Следует подчеркнуть, что на Кавказе зафиксированы не только авхаты, но и амадоки. Плиний, начав описание от Меотиды, далее движется на восток и перечисляет следующие племена: «А у Кавказского хребта – икаталов, имадохов, рамов…»574 По этому поводу Л.А. Ельницкий писал: «С другой стороны, древнеиндийское amadaka, прилагавшееся к чуждым и диким племенам, позволяет заподозрить в нем этимологизацию амадоков или какого-либо близкого ему скифского имени, бытовавшего в заяксартской Скифии вместе с даями и позднее перенесенного далеко на запад. Промежуточными инстанциями в общем ареале распространения этого имени являются, вероятно, Плиниевы Imaduchi, Imadochi (Plin., NH, VI, 21) на Северном Кавказе и Птолемеевы Μοδοκαι (Ptolem., Geogr. V, 8, 10), локализованные на севере Азиатской Сарматии»575. Что касается Птолемея, то выше уже приводился соответствующий параграф его труда, где вместе с сарматами-гипербореямии, сарматами царскими и народом модоков упоминался город Наварис.
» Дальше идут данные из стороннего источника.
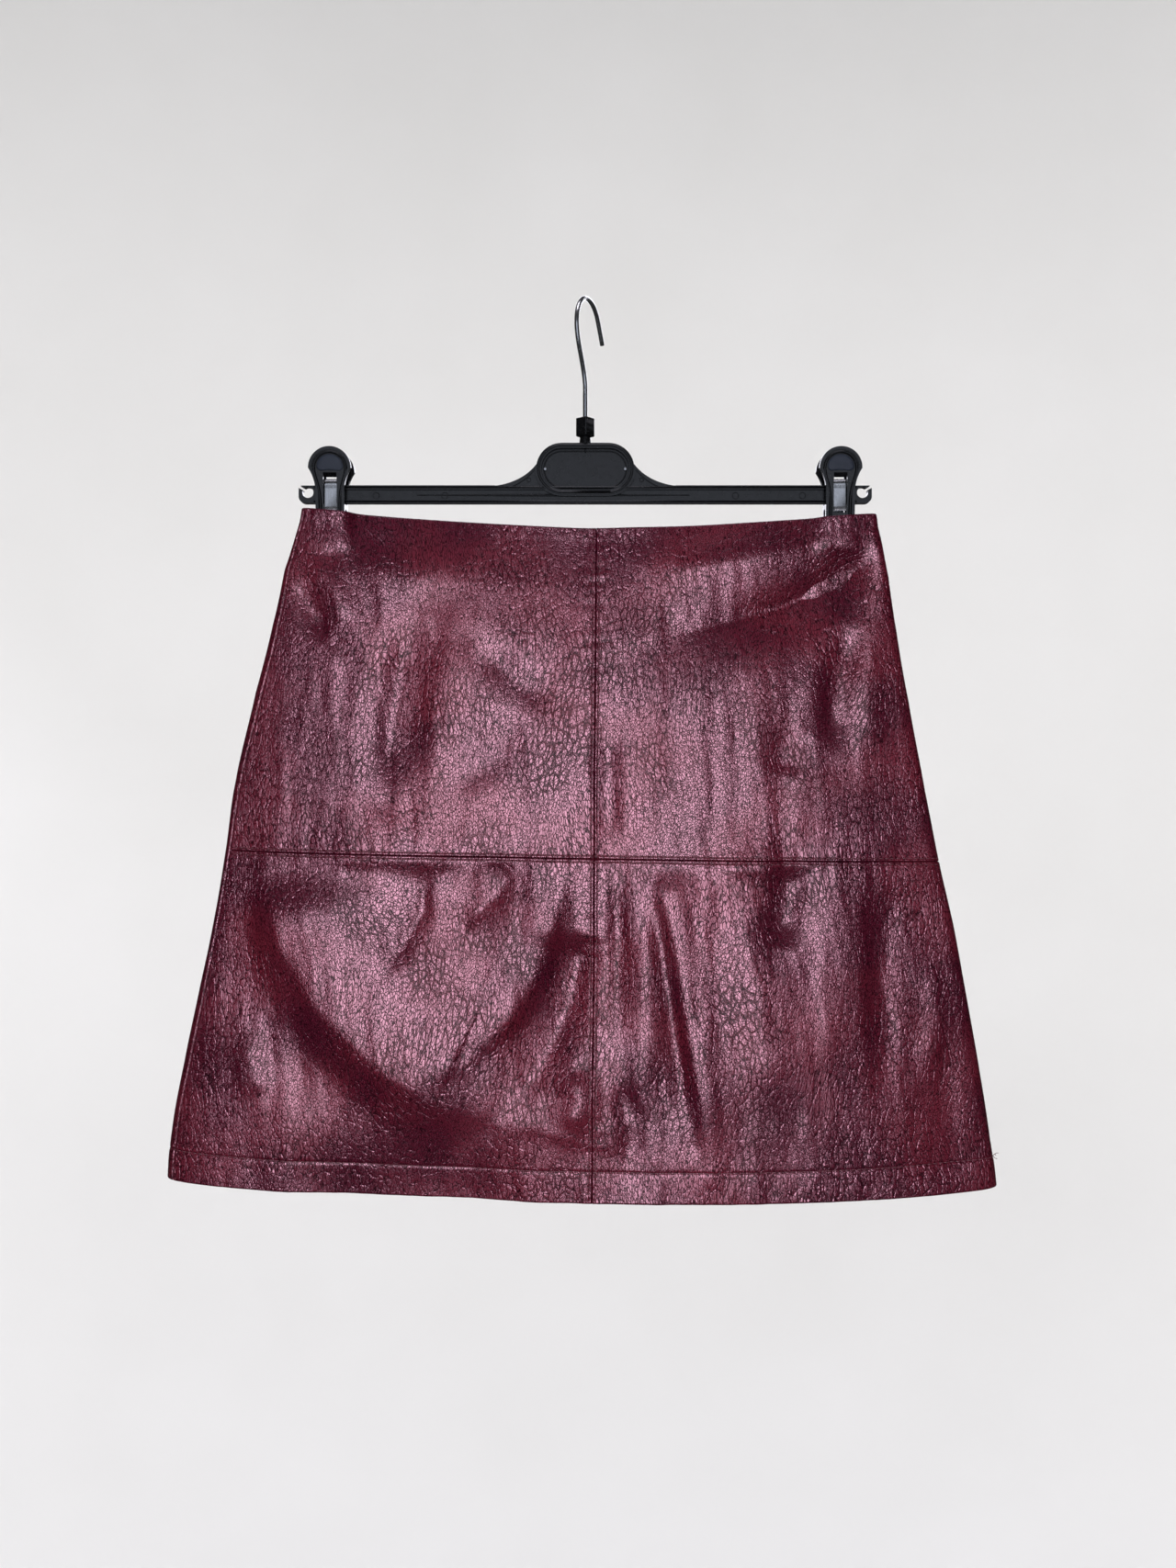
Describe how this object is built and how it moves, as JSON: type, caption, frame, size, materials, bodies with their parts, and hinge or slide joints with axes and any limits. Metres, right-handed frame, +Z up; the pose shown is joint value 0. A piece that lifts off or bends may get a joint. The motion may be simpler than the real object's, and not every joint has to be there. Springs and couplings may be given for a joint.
{
  "type": "leather skirt on a clip hanger",
  "caption": "Short A-line leather skirt with a centre front seam and a level seam, hung by its waist from a plastic clip hanger with a wire hook.",
  "frame": {"origin": "underside of the hook's crown, where a rail or peg carries the hanger", "axes": "+Z up, -Y is the way the skirt's front faces, +X to the right seen from the front"},
  "size_m": [0.5067, 0.0548, 0.551],
  "materials": {
    "front_leather": "grained satin burgundy faux leather",
    "back_leather": "grained satin burgundy faux leather",
    "zip_tape": "woven burgundy zip tape",
    "black_plastic": "moulded black, half gloss",
    "steel": "drawn and bent bright steel"
  },
  "bodies": {
    "root": {"front_upper_left": "front_leather", "front_upper_right": "front_leather", "front_lower_left": "front_leather", "front_lower_right": "front_leather", "back_panel": "back_leather", "side_zip": "zip_tape", "wire_hook": "steel", "size_marker": "black_plastic", "hanger_body": "black_plastic", "clip_left_front_lever": "black_plastic", "clip_left_back_lever": "black_plastic", "clip_left_spring": "steel", "clip_right_front_lever": "black_plastic", "clip_right_back_lever": "black_plastic", "clip_right_spring": "steel"}
  },
  "joints": []
}
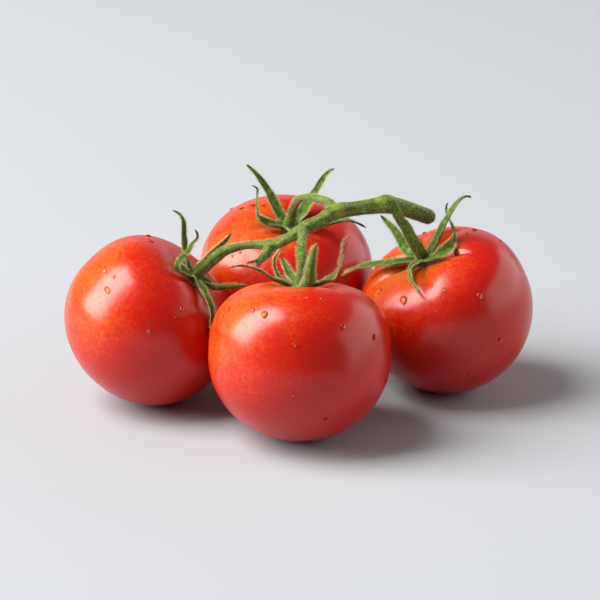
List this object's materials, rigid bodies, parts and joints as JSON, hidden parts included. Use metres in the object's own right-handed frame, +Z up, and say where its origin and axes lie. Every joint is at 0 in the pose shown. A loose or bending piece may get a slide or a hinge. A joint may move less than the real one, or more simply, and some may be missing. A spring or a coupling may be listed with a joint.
{
  "type": "truss of tomatoes",
  "caption": "Vine truss of ripe round red tomatoes lying on a surface, held together by a green stalk with a star-shaped leafy calyx on each fruit.",
  "frame": {"origin": "on the resting surface, under the middle of the whole truss", "axes": "+X along the truss's long side, towards the cut end of the stalk; +Y from the front fruit to the back fruit; +Z up"},
  "size_m": [0.1778, 0.1486, 0.0803],
  "materials": {
    "tomato_skin": "smooth glossy wax-like skin, red with orange shoulders and fine pale speckles",
    "sepal_green": "matt, finely hairy leaf green with darker dried tips",
    "stalk_green": "matt, downy olive green with paler nodes"
  },
  "bodies": {
    "root": {"tomato_left": "tomato_skin", "tomato_front": "tomato_skin", "tomato_right": "tomato_skin", "tomato_back": "tomato_skin", "calyx_left": "sepal_green", "calyx_front": "sepal_green", "calyx_right": "sepal_green", "calyx_back": "sepal_green", "vine": "stalk_green"}
  },
  "joints": []
}
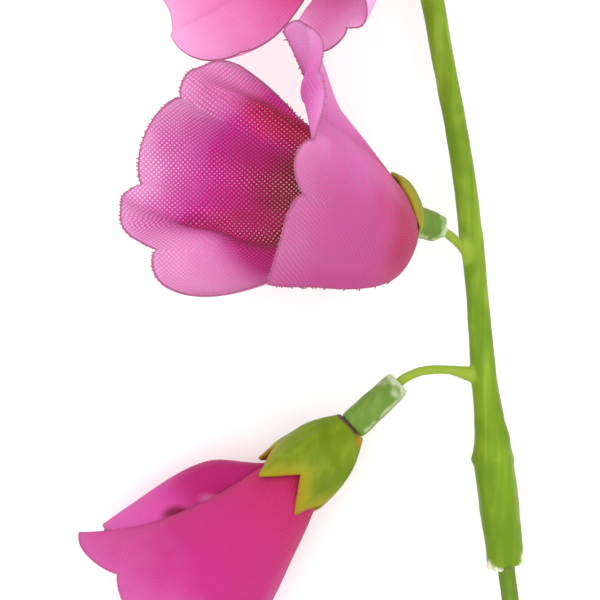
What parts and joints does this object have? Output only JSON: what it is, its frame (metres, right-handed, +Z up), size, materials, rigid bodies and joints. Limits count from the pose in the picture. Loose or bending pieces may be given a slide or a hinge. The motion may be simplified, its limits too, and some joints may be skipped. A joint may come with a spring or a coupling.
{
  "type": "bellflower stem",
  "caption": "Artificial bellflower stem lying down: pink woven fabric bells in green plastic cups on short stalks of a moulded stem plugged onto a coated wire stem.",
  "frame": {"origin": "centre of the part's bounding box in X and Y, on the surface it lies on", "axes": "+Y along the stem towards its tip, +Z up from the surface, the bells' mouths towards -X"},
  "size_m": [0.0724, 0.1802, 0.0548],
  "materials": {
    "stem_plastic": "semi-gloss moulded plastic",
    "rod_plastic": "semi-gloss plastic coating",
    "tube_plastic": "satin moulded plastic",
    "calyx_plastic": "satin moulded plastic, yellow and orange at the edges",
    "pin_plastic": "satin moulded plastic",
    "bell_fabric": "open plain weave, heat-pressed",
    "wire_steel": "drawn wire"
  },
  "bodies": {
    "root": {"spray_stem": "stem_plastic", "lower_stem": "rod_plastic", "wire_core": "wire_steel", "tube_upper": "tube_plastic", "tube_middle": "tube_plastic", "tube_lower": "tube_plastic", "calyx_upper": "calyx_plastic", "calyx_middle": "calyx_plastic", "calyx_lower": "calyx_plastic", "bell_upper": "bell_fabric", "bell_middle": "bell_fabric", "bell_lower": "bell_fabric", "pin_upper": "pin_plastic", "pin_middle": "pin_plastic", "pin_lower": "pin_plastic"}
  },
  "joints": []
}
Интересно и свидетельство Страбона: «Если войти в Каспийской море, то справа живут скифы или сарматы, пограничные с европейскими странами, между Танаисом и этим морем, большей частью кочевники (о которых я уже упоминал). Слева живут восточные скифы, также номады, область которых простирается до Восточного моря и Индии»576. Как видим, ираноязычные племена живут как между Доном и Каспием, в том числе в предгорьях Кавказа, так и между Каспием и Тихим океаном и Индией. Однако в последнем случае они характеризуются как номады, то есть кочевники, а о первых сказано, что они «большей частью кочевники», что косвенно свидетельствует о присутствии в их среде и оседлых племен. Обращают на себя внимание и некоторые приводимые им названия кавказских племен: «На этом склоне гор от моря вплоть до самых вершин обитает на небольшом пространстве часть албанцев и армян, однако большую часть склона занимают гелы, кадусии, амарды, витии и анариаки. Некоторые паррасии, как говорят, живут вместе с анариаками, которых теперь называют парсиями; энианы же построили в области витиев укрепленный город, который называется Энианой…»577 Древнейшим индоарийским названием Волги была Раса, и весьма показательно, что племя, содержащее в своем названии данный корень, фиксируется на Кавказе. Поскольку других паррасиев Страбон упоминает в Аркадии, не исключено, что название кавказского племени древнегреческий географ мог немного изменить в соответствии с привычным ему названием аркадцев. Из другого его перечисления можно предположить, что витии обитали недалеко от скифов: «В окружности моря за гирканцами обитают амарды, анариаки, кадусии, албанцы, каспии, витии и, может быть, вплоть до скифов, другие народности»578. «Передают также, что некоторая часть энианов поселилась в Витии, другая же – над армянами за горами Абом и Нибаром»579. С названием витиев можно сопоставить славянский глагол витати, одним из первоначальных значений которого было «обитать, постоянно жить, поселяться где-либо»: «Якон не подобаеть клирикомъ оставити своея обитѣли и вы инои витати бес повелеѣния епискупля»; «В горахъ тѣхъ обрѣтаются змеи великие; в нихъ же витаютъ гуси и утицы…»580.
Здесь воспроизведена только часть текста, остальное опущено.